Case ID: ala-app_30/html/0058-01.html
Source: Caselaw Access Project
Author: {"author": "RICE, Judge.", "license": "Public Domain", "url": "https://static.case.law/"}
Date Created: 2024-08-24T03:29:51.129683

200 So. 791
    ADAIR v. STATE.
    6 Div. 669.
    Court of Appeals of Alabama.
    Feb. 4, 1941.
    Rehearing Denied Feb. 18, 1941.
    
      DeGraffenried & McDuffie, of Tuscaloosa, for appellant.
    Thos. S. Lawson, Atty. Gen., and Clarence M. Small, Asst. Atty. Gen., for the State.
   RICE, Judge.

Appellant was regularly put upon trial in the Inferior Court of Tuscaloosa County (Local Acts Ala.1927, p. 130) upon an affidavit, the charging part of which was in the following language, to wit: “ * * * C. B. Adair whose name is otherwise unknown to affiant within twelve months before making this affidavit, in said County, did buy, sell or have in possession illegally, give barter, exchange, receive, deliver, carry or ship prohibited liquors, contrary to law,”

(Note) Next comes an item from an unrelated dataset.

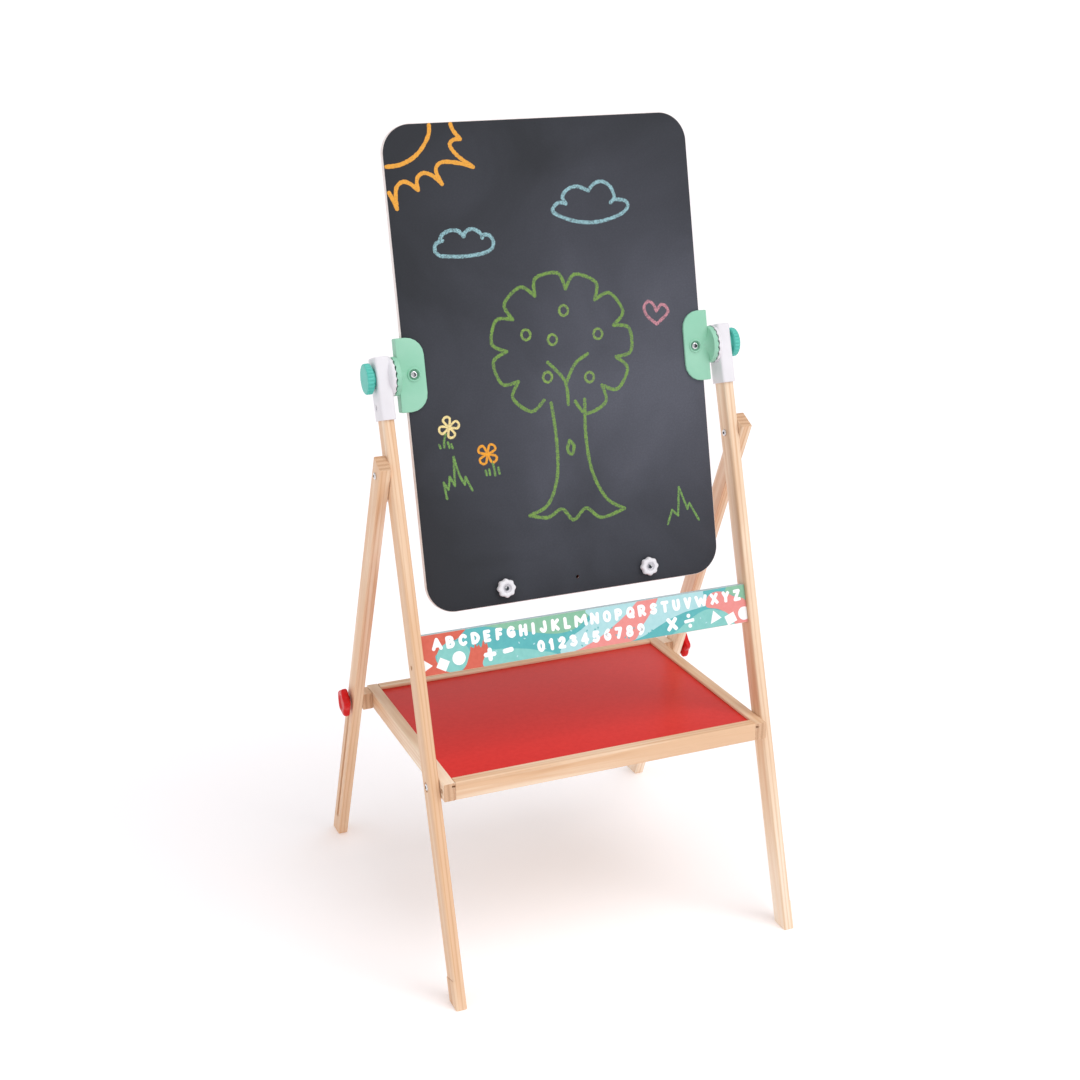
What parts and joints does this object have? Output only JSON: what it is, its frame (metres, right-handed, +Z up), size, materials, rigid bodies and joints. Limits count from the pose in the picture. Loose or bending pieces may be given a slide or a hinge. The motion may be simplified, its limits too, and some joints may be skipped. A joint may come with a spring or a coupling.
{
  "type": "folding children's easel",
  "caption": "Folding wooden children's easel: a turning two-sided chalk and dry-wipe board between clamps, alphabet strip, framed tray and slotted rear legs.",
  "frame": {"origin": "on the floor under the middle of the bounding box, midway between the four feet", "axes": "+X to the object's right-hand side in the picture's sense (viewer's right), the chalk face looks towards -Y, +Z up"},
  "size_m": [0.58, 0.5804, 1.1397],
  "materials": {
    "pine": "clear satin lacquer on light pine",
    "alphabet_print": null,
    "white_plastic": "fine moulded satin",
    "board_edge": "white sealed board edge",
    "chalkboard": "matt chalk coating",
    "whiteboard": "glossy dry-wipe coating",
    "mint_plastic": "moulded satin",
    "teal_plastic": "moulded satin",
    "red_plastic": "moulded gloss",
    "red_panel": "red satin coating on thin fibreboard",
    "bright_steel": "bright plated",
    "insert_metal": "plain"
  },
  "bodies": {
    "front_frame": {"front_post_left": "pine", "front_post_right": "pine", "post_bracket_left": "white_plastic", "post_bracket_right": "white_plastic", "bracket_screw_left": "bright_steel", "bracket_screw_right": "bright_steel", "alphabet_strip": "alphabet_print", "strip_screw_left": "bright_steel", "strip_screw_right": "bright_steel", "strip_dowel_left": "pine", "strip_dowel_right": "pine", "leg_pivot_bolt_left": "bright_steel", "leg_pivot_bolt_right": "bright_steel", "leg_pivot_nut_left": "bright_steel", "leg_pivot_nut_right": "bright_steel", "tray_pivot_bolt_left": "bright_steel", "tray_pivot_bolt_right": "bright_steel", "tray_pivot_nut_left": "bright_steel", "tray_pivot_nut_right": "bright_steel"},
    "board": {"board_core": "board_edge", "chalk_face": "chalkboard", "white_face": "whiteboard", "board_clamp_left": "mint_plastic", "board_clamp_right": "mint_plastic", "clamp_screw_left": "bright_steel", "clamp_screw_right": "bright_steel", "clamp_sleeve_left": "bright_steel", "clamp_sleeve_right": "bright_steel", "tilt_bolt_left": "bright_steel", "tilt_bolt_right": "bright_steel"},
    "paper_clamp": {"paper_clamp_bar": "white_plastic", "paper_clamp_stud_left": "bright_steel", "paper_clamp_stud_right": "bright_steel"},
    "tray": {"tray_rail_front": "pine", "tray_rail_rear": "pine", "tray_rail_left": "pine", "tray_rail_right": "pine", "tray_panel": "red_panel", "tray_spacer_left": "pine", "tray_spacer_right": "pine", "slot_insert_left": "insert_metal", "slot_insert_right": "insert_metal", "rail_screw_front_left": "bright_steel", "rail_screw_front_right": "bright_steel", "rail_screw_rear_left": "bright_steel", "rail_screw_rear_right": "bright_steel"},
    "tilt_knob_left": {"tilt_knob_left": "teal_plastic"},
    "paper_clamp_knob_left": {"paper_clamp_knob_left": "white_plastic"},
    "rear_leg_left": {"rear_leg_left": "pine"},
    "slot_bolt_left": {"slot_bolt_left": "bright_steel", "slot_washer_left": "bright_steel"},
    "slot_knob_left": {"slot_knob_left": "red_plastic"},
    "tilt_knob_right": {"tilt_knob_right": "teal_plastic"},
    "paper_clamp_knob_right": {"paper_clamp_knob_right": "white_plastic"},
    "rear_leg_right": {"rear_leg_right": "pine"},
    "slot_bolt_right": {"slot_bolt_right": "bright_steel", "slot_washer_right": "bright_steel"},
    "slot_knob_right": {"slot_knob_right": "red_plastic"}
  },
  "joints": [
    {"name": "board_tilt", "type": "hinge", "parent": "front_frame", "child": "board", "pos_m": [0, -0.04876, 0.82], "axis": [1, 0, 0], "continuous": true},
    {"name": "tray_fold", "type": "hinge", "parent": "front_frame", "child": "tray", "pos_m": [0, -0.19467, 0.2903], "axis": [-1, 0, 0], "range_deg": [0, 105.4]},
    {"name": "paper_clamp_slide", "type": "slide", "parent": "board", "child": "paper_clamp", "axis": [0, 0.9813, -0.1925], "range_m": [0, 0.004]},
    {"name": "rear_leg_fold_left", "type": "hinge", "parent": "front_frame", "child": "rear_leg_left", "pos_m": [-0.2677, -0.08264, 0.697], "axis": [-1, 0, 0], "range_deg": [0, 42.5]},
    {"name": "slot_bolt_travel_left", "type": "slide", "parent": "rear_leg_left", "child": "slot_bolt_left", "axis": [0, 0.4549, -0.8906], "range_m": [0, 0.2852]},
    {"name": "slot_knob_turn_left", "type": "hinge", "parent": "slot_bolt_left", "child": "slot_knob_left", "pos_m": [-0.284, 0.12508, 0.2903], "axis": [-1, 0, 0], "range_deg": [0, 540]},
    {"name": "tilt_knob_turn_left", "type": "hinge", "parent": "board", "child": "tilt_knob_left", "pos_m": [-0.268, -0.04876, 0.82], "axis": [-1, 0, 0], "range_deg": [0, 540]},
    {"name": "paper_clamp_knob_turn_left", "type": "hinge", "parent": "board", "child": "paper_clamp_knob_left", "pos_m": [-0.1082, -0.10691, 0.52365], "axis": [0, -0.9813, 0.1925], "range_deg": [0, 540]},
    {"name": "rear_leg_fold_right", "type": "hinge", "parent": "front_frame", "child": "rear_leg_right", "pos_m": [0.2677, -0.08264, 0.697], "axis": [-1, 0, 0], "range_deg": [0, 42.5]},
    {"name": "slot_bolt_travel_right", "type": "slide", "parent": "rear_leg_right", "child": "slot_bolt_right", "axis": [0, 0.4549, -0.8906], "range_m": [0, 0.2852]},
    {"name": "slot_knob_turn_right", "type": "hinge", "parent": "slot_bolt_right", "child": "slot_knob_right", "pos_m": [0.284, 0.12508, 0.2903], "axis": [1, 0, 0], "range_deg": [0, 540]},
    {"name": "tilt_knob_turn_right", "type": "hinge", "parent": "board", "child": "tilt_knob_right", "pos_m": [0.268, -0.04876, 0.82], "axis": [1, 0, 0], "range_deg": [0, 540]},
    {"name": "paper_clamp_knob_turn_right", "type": "hinge", "parent": "board", "child": "paper_clamp_knob_right", "pos_m": [0.1082, -0.10691, 0.52365], "axis": [0, -0.9813, 0.1925], "range_deg": [0, 540]}
  ],
  "couplings": [
    {"joint": "rear_leg_fold_left", "follows": "tray_fold", "ratio": 0.4028},
    {"joint": "slot_bolt_travel_left", "follows": "tray_fold", "m_per_rad": 0.15488},
    {"joint": "rear_leg_fold_right", "follows": "tray_fold", "ratio": 0.4028},
    {"joint": "slot_bolt_travel_right", "follows": "tray_fold", "m_per_rad": 0.15488}
  ]
}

He was there convicted — the judgment of the said Inferior Court reciting: “July 31, 1939, the Defendant being duly arraigned, pleads not Guilty to Violating Prohibition Law, issue being joined on said plea; and after hearing the evidence in this case, the Court is satisfied of the guilt of the Defendant and hereby awards the following punishment: A Fine of $500.00, 180 Days hard labor as an additional punishment and the Cost of this proceedings.”

Appellant regularly took an appeal- to the Circuit Court, where the Solicitor filed a complaint (unnecessary) in two counts, or paragraphs, which are in the following language, to-wit:

“1. The State of Alabama, by its Solicitor, complains of C. B. Adair that, within twelve months before the commencement of this prosecution, he did sell, offer for sale, keep for sale, or otherwise dispose of spirituous, vinous or malt liquors, contrary to law.

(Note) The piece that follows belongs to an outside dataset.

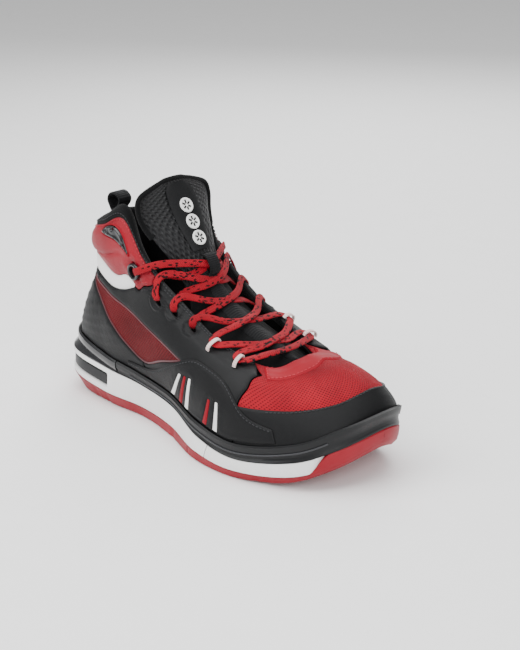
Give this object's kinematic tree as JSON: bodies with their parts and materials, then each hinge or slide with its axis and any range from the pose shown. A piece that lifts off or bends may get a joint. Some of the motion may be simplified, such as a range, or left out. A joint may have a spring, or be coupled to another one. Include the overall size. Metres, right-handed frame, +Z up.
{
  "type": "basketball high top shoe",
  "caption": "High-top athletic shoe with padded ankle collar, laced throat, folding padded tongue top, heel pull loop and cupped rubber and foam sole.",
  "frame": {"origin": "middle of the bounding box, on the ground", "axes": "+X from the heel to the toe, +Y to the medial (inner) side, +Z up"},
  "size_m": [0.3032, 0.1182, 0.181],
  "materials": {
    "collar_leather": "smooth coated leather",
    "black_synthetic": "satin coated synthetic leather",
    "white_synthetic": "smooth coated synthetic leather",
    "red_mesh": "woven open mesh",
    "black_textile": "brushed polyester lining",
    "black_webbing": "ribbed polyester webbing",
    "lace_cord": "flat braid, red with black flecks",
    "white_cord": "thin round braid",
    "fibreboard": "stiff lasting board",
    "collar_padding": "open cell polyurethane foam",
    "white_foam": "moulded EVA foam",
    "red_rubber": "moulded rubber, satin",
    "grey_rubber": "moulded rubber, matt",
    "grey_tpu": "moulded polyurethane, glossy",
    "red_film": "welded film, satin",
    "white_tpu": "moulded badge, satin"
  },
  "bodies": {
    "shoe": {"ankle_stripe": "white_synthetic", "heel_overlay": "black_synthetic", "quarter_lateral": "black_synthetic", "quarter_medial": "black_synthetic", "side_overlay_lateral": "black_synthetic", "side_overlay_medial": "black_synthetic", "toe_guard": "black_synthetic", "backstay": "black_webbing", "lace_keeper": "black_webbing", "mesh_window_lateral": "red_mesh", "mesh_window_medial": "red_mesh", "vamp_mesh": "red_mesh", "collar_lateral": "collar_leather", "collar_medial": "collar_leather", "throat_trim": "red_film", "vent_strip_lateral_1": "white_tpu", "vent_strip_lateral_2": "red_film", "vent_strip_lateral_3": "white_tpu", "vent_strip_lateral_4": "red_film", "vent_strip_lateral_5": "white_tpu", "collar_badge_lateral": "grey_tpu", "collar_grommet_lateral": "grey_tpu", "lace_loop_lateral_1": "white_cord", "lace_loop_lateral_2": "white_cord", "vent_strip_medial_1": "white_tpu", "vent_strip_medial_2": "red_film", "vent_strip_medial_3": "white_tpu", "vent_strip_medial_4": "red_film", "vent_strip_medial_5": "white_tpu", "collar_badge_medial": "grey_tpu", "collar_grommet_medial": "grey_tpu", "lace_loop_medial_1": "white_cord", "lace_loop_medial_2": "white_cord", "heel_counter": "fibreboard", "toe_puff": "fibreboard", "strobel_board": "fibreboard", "collar_foam": "collar_padding", "lining_vamp": "black_textile", "lining_lateral": "black_textile", "lining_medial": "black_textile", "lining_heel": "black_textile", "tongue": "black_textile", "sockliner": "black_textile", "lace": "lace_cord", "outsole_rear": "red_rubber", "outsole_forefoot": "red_rubber", "midsole_rear": "white_foam", "midsole_forefoot": "white_foam", "heel_cushion_insert": "grey_rubber", "sidewall_band": "grey_rubber", "shank_plate": "grey_tpu", "heel_clip": "grey_tpu"},
    "tongue_flap": {"tongue_top": "black_textile", "tongue_overlay": "black_synthetic", "tongue_badge_1": "white_tpu", "tongue_badge_2": "white_tpu", "tongue_badge_3": "white_tpu"},
    "pull_tab": {"pull_loop": "black_webbing"}
  },
  "joints": [
    {"name": "tongue_fold", "type": "hinge", "parent": "shoe", "child": "tongue_flap", "pos_m": [-0.01777, 0.00378, 0.1308], "axis": [0, 1, 0], "range_deg": [0, 35], "stiffness_Nm_per_rad": 0.01},
    {"name": "pull_loop_bend", "type": "hinge", "parent": "shoe", "child": "pull_tab", "pos_m": [-0.11334, 0.00378, 0.14461], "axis": [0, 1, 0], "range_deg": [-20, 25], "stiffness_Nm_per_rad": 0.004}
  ]
}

“2. The State of Alabama, by its Solicitor, complains of C. B. Adair that, within twelve months before the commencement of this prosecution, he did have in his possession spirituous, vinous or malt liquors, contrary to law.”

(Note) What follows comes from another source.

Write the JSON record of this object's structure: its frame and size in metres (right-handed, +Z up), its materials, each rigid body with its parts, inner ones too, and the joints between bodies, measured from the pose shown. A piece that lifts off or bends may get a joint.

Upon this complaint appellant was convicted by the jury; regularly adjudged guilty, and sentenced in accordance with the statutes.

Appellant was represented throughout the proceedings below, and here, by able and astute counsel.

Said counsel, while warning us, in effect, not to overlook our duty under the terms of Code 1923, Sec. 3258, have seen fit to deal with but a single proposition in their brief filed here. And after a careful study of the record, including the bill of exceptions, we are persuaded that no question apparent other than the one dealt with in said brief is worthy of mention by us.

Unless there is merit in the contention urged upon us in the counsel’s said brief, there is merit in no exception reserved on the trial.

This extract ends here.